In Milton, Massachusetts
, where there were twice as many girls as boys on the high school honor roll, 17-year-old Doug Anglin filed a civil rights complaint in 2006, claiming the school discriminated against male students.

If society were a person, it would complain that it just couldn’t win. There were only two sexes; one was going to have to be in the minority when it came to academic achievement. But while women’s failure to realize their potential had been regarded as a regretful shortcoming, the failure of boys seemed to be seen as a threat to civilization itself.
Margaret Spellings, George W. Bush’s
secretary of education, said the dominance of young women in higher education had “profound implications for the economy, society, families, and democracy.” Experts worried that all those tests they had imposed on schoolchildren in an effort to chart achievement had somehow encouraged the teachers to run their classes in a less boy-friendly way. “Take Our Daughters to Work Day,” which the Ms. Foundation initiated to give girls a sense of possibility, evolved into “Take Our Daughters and Sons to Work Day.”

Yet anyone fearing that women were taking over the world needn’t have fretted. Their overrepresentation at the top ended with the classroom.
Only 17 percent
of the partners in major law firms were women in 2005—a figure that wasn’t much better than the 13 percent of a decade before.

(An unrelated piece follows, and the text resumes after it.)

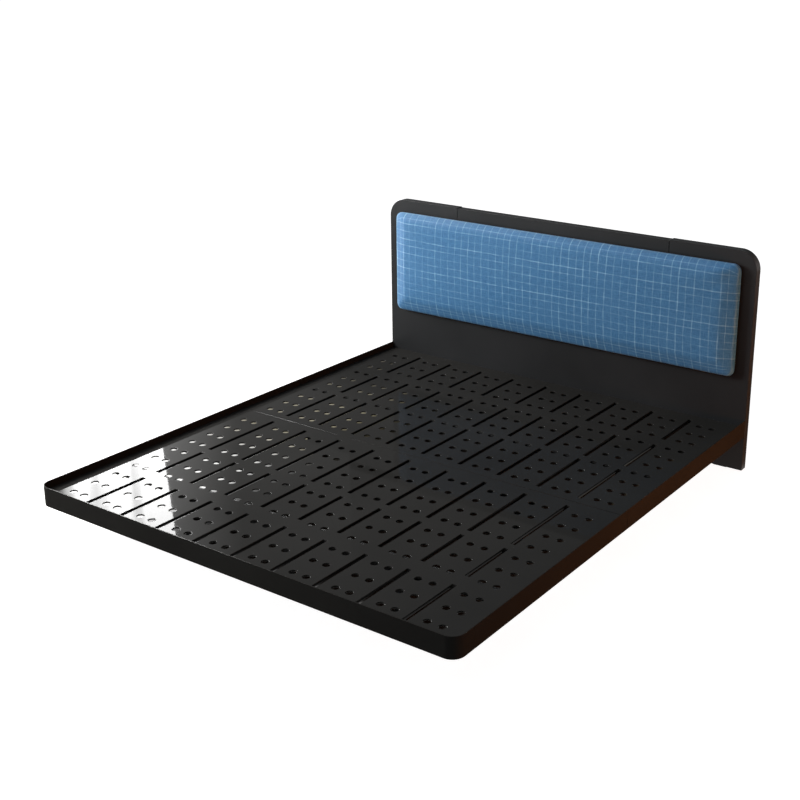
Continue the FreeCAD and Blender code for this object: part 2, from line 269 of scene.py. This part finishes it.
def add_mesh(name, bm):
    """An object of a finished bmesh, with all faces turned outward; the bmesh is freed."""
    bmesh.ops.recalc_face_normals(bm, faces=bm.faces)
    mesh = bpy.data.meshes.new(name)
    bm.to_mesh(mesh)
    bm.free()
    return add_object(name, mesh)


# Finishes
def rgba(colour):
    return (*colour, 1.0)


def paint(name, colour, roughness, spread, specular, peel=0.00002, peel_scale=420.0):
    """Baked powder paint: faint orange peel, cloudy gloss and a little dust."""
    dust_gain, dust_lift = 1.25, 0.0006
    made, n, shader, place = material(name)
    cloud = n.noise(place, scale=2.3, detail=3.0)
    grain = n.noise(place, scale=peel_scale, detail=1.0)
    speck = n.noise(place, scale=1400.0, detail=0.0)
    dusty = tuple(c * dust_gain + dust_lift for c in colour)
    n.put(shader.inputs["Base Color"], n.blend(n.remap(cloud, 0.3, 0.7), rgba(colour), rgba(dusty)))
    mixed = n.plus(n.times(cloud, 0.7), n.times(speck, 0.3))
    n.put(shader.inputs["Roughness"], n.remap(mixed, 0.3, 0.7, roughness - spread, roughness + spread))
    shader.inputs["Specular IOR Level"].default_value = specular
    n.put(shader.inputs["Normal"], n.bump(grain, peel))
    return made


def zinc():
    """Zinc-plated steel with a soft crystalline variation."""
    dark, pale = (0.42, 0.43, 0.45, 1), (0.62, 0.63, 0.64, 1)
    made, n, shader, place = material("zinc_steel")
    cells = n.noise(place, scale=700.0, detail=3.0)
    n.put(shader.inputs["Base Color"], n.blend(n.remap(cells, 0.35, 0.65), dark, pale))
    n.put(shader.inputs["Roughness"], n.remap(cells, 0.3, 0.7, 0.28, 0.42))
    shader.inputs["Metallic"].default_value = 1.0
    return made


def plastic():
    """Matte moulded plastic."""
    dark, pale = (0.010, 0.010, 0.010, 1), (0.018, 0.018, 0.019, 1)
    made, n, shader, place = material("glide_plastic")
    fine = n.noise(place, scale=900.0)
    n.put(shader.inputs["Base Color"], n.blend(n.remap(fine, 0.4, 0.6), dark, pale))
    n.put(shader.inputs["Roughness"], n.remap(fine, 0.3, 0.7, 0.55, 0.7))
    n.put(shader.inputs["Normal"], n.bump(fine, 0.00005))
    return made


def plywood():
    """Birch plywood: long grain across the face and thin plies at the edges."""
    dark, pale = (0.36, 0.22, 0.11, 1), (0.58, 0.42, 0.25, 1)
    plies_per_metre = 666.0
    made, n, shader, place = material("plywood")
    x, y, z = n.split(place)
    grain = n.noise(n.join((x, 3.0), (y, 40.0), (z, 60.0)), detail=5.0, rough=0.6)
    plies = n.math("FRACT", n.times(y, plies_per_metre))
    tone = n.plus(n.times(grain, 0.8), n.times(plies, 0.2))
    n.put(shader.inputs["Base Color"], n.blend(n.remap(tone, 0.3, 0.75), dark, pale))
    n.put(shader.inputs["Roughness"], n.remap(grain, 0.3, 0.7, 0.55, 0.75))
    n.put(shader.inputs["Normal"], n.bump(grain, 0.0001))
    return made


def check_threads(n, across, along, pitch, seed):
    """The strength of the check's pale threads in one direction, and the yarn's own slubs."""
    count = n.times(across, 1.0 / pitch)
    lane = n.math("FLOOR", count)
    chance = n.add("ShaderNodeTexWhiteNoise", noise_dimensions="2D")
    n.put(chance.inputs["Vector"], n.join(lane, seed, 0.0))
    # Each lane holds one thread near its middle, with a faint halo
    middle = n.remap(n.split(chance.outputs["Color"])[1], 0.0, 1.0, 0.42, 0.58)
    gap = n.math("ABSOLUTE", n.minus(n.math("FRACT", count), middle))
    line = n.ease(gap, 0.075, 0.020)
    halo = n.ease(gap, 0.16, 0.02, 0.0, 0.30)
    # Some threads are stronger than others, and each comes and goes along its way
    own = n.math("MULTIPLY_ADD", n.math("POWER", chance.outputs["Value"], 2.0), 0.50, 0.42)
    patch = n.noise(n.join((lane, 5.3), (along, 13.0), seed), detail=3.0)
    fleck = n.noise(n.join((across, 300.0), (along, 60.0), seed))
    level = n.times(own, n.remap(patch, 0.36, 0.64, 0.30, 1.15))
    level = n.times(level, n.remap(fleck, 0.3, 0.6, 0.55, 1.0))
    slub = n.noise(n.join((across, 620.0), (along, 38.0), seed), detail=3.0, rough=0.6)
    return n.times(n.larger(line, halo), level), slub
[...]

While women held nearly half
of lower-level managerial jobs in American businesses, they represented only a handful of CEOs in Fortune 500 companies.
More than three-quarters
of the American workers making $100,000 to $200,000 a year were male.
By the time CBS
made Katie Couric the evening news anchor in 2006, most of the people working in TV news were women, including 58 percent of the reporters, 66 percent of the news producers, and 56 percent of the news writers. However, almost 80 percent of the news directors and 68 percent of the assistant news directors were men.